Le Château Branaire (Duluc-Ducru) Saint-Julien double Magnum 1979 qui avait eu un accident de bouchon m’étonne, car il n’a aucun défaut olfactif. Comme La Gaffelière, il est buvable, carré, mais il est sans émotion.
Le Châteauneuf-du-Pape Domaine de Beaurenard magnum 1969 a été ajouté par Daniel Coulon pour honorer mon fils qui est de ce millésime. C’est non seulement une charmante attention mais aussi un vin d’une maturité exceptionnelle. C’est un vin charpenté, équilibré, à la trace profonde en bouche. Il est expressif et porteur de bonheur.

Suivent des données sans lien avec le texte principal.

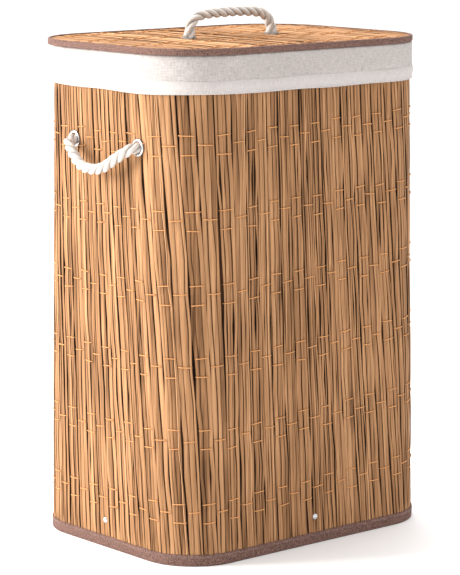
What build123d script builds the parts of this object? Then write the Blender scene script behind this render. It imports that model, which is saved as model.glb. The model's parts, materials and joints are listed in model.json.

D’autres vins ont été apportés ici et là.
Sur le dessert où le marron domine par rapport au chocolat, le Porto Niepoort & Cie Colheita 1908 apporté par Georges se présente très trouble et plutôt pâle. Le nez est assez éteint mais le vin s’anime en bouche et plus le temps passe et plus il prend de l’ampleur. Il est très agréable, mais comme le précise Georges, il a ouvert d’autres 1908 nettement meilleurs.
Les deux alcools que j’ai apportés se boivent debout pour que de nouvelles discussions éclosent. Le Marc de Champagne Oudinot & Fils à Avize années 20-30 est incolore comme de l’eau. Son nez est impressionnant de force. En bouche, c’est l’archétype d’un grand marc, précis, fort, et ciselé. Je le trouve très raffiné.
A côté de lui, le Marc de rosé du domaine d’Ott 1929 a un nez doucereux et paraît beaucoup plus féminin, de grâce douce. Il est moins affirmé que ceux que j’ai bus de bouteilles différentes du même lot. Mais les deux marcs se complètent tant ils sont dissemblables. Ce soir ma préférence va au marc de champagne, tellement il représente l’idéal du marc.
Je n’ai pas suivi le groupe Rhône Vignobles pour la deuxième journée au domaine Courbis. Un dîner m’attendait au restaurant Taillevent et je voulais m’y rendre. Cette journée passée avec des vignerons charmants, amicaux et généreux m’a plu. Georges a fait un travail considérable et nous a raconté de belles anecdotes sur les vins. Je suis tellement fier que La Tâche 1957 dans ce format si rare se soit aussi bien comporté au point d’être transcendant que cette journée sera marquée pour toujours dans ma mémoire. Vive Rhône Vignobles.